8. A method for making a single layer infrared-reflecting film comprising the steps of:

providing a substrate;

depositing onto the substrate a mixture of an oxide matrix material and a higher valence cation; and, producing the infrared-reflecting film.

9. The method of claim 8 wherein the substrate is a material selected from the group consisting of glass, silicon, ceramic, cement-based material, enamel, metal, composite, and laminate.

10. The method of claim 8 wherein the oxide matrix material is selected from the group consisting of titanium dioxide, zinc oxide, and tin oxide.

11. The method of claim 8 wherein the higher valence cation is selected from the group consisting of niobium, vanadium, tantalum, tungsten, and chromium.

12. The method of claim 8 wherein the higher valence cation is niobium.

13. The method of claim 8 wherein the infrared-reflecting film has a thickness in the range of 0.3 micron to 10 microns.

14. The method of claim 8 wherein the infrared-reflecting film has a greater reflectivity in an infrared waveband of greater than 800 nanometers in wavelength than a film without the higher valence cation.

15. A single layer infrared-reflecting film with enhanced reflectivity in an 800 nanometer to 2500 nanometer infrared waveband, the film comprising a mixture of an oxide matrix material and a conductive metal dopant over a substrate.

16. The film of claim 15 wherein the oxide matrix material is selected from the group consisting of titanium dioxide, zinc oxide, and tin oxide.
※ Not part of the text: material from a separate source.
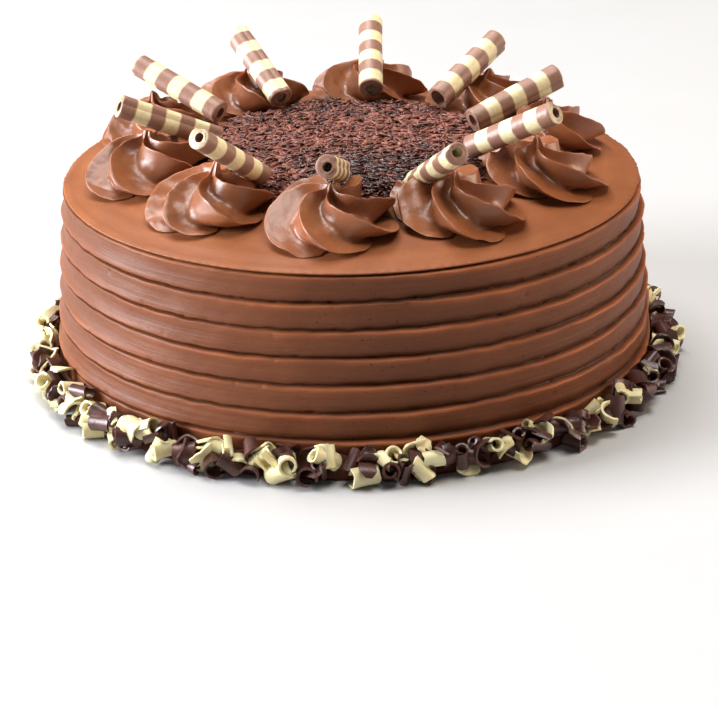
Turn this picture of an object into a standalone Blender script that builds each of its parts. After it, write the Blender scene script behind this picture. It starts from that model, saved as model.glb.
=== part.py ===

17. The film of claim 15 wherein the conductive metal dopant is selected from the group consisting of gold, silver, and copper.

18. A single layer infrared-reflecting film with enhanced reflectivity in an 800 nanometer to 2500 nanometer infrared waveband, the film comprising a mixture of an oxide matrix material and a higher valence cation over a substrate.

19. The film of claim 18 wherein the oxide matrix material is selected from the group consisting of titanium dioxide, zinc oxide, and tin oxide.

20. The film of claim 18 wherein the higher valence cation is selected from the group consisting of niobium, vanadium, tantalum, tungsten, and chromium.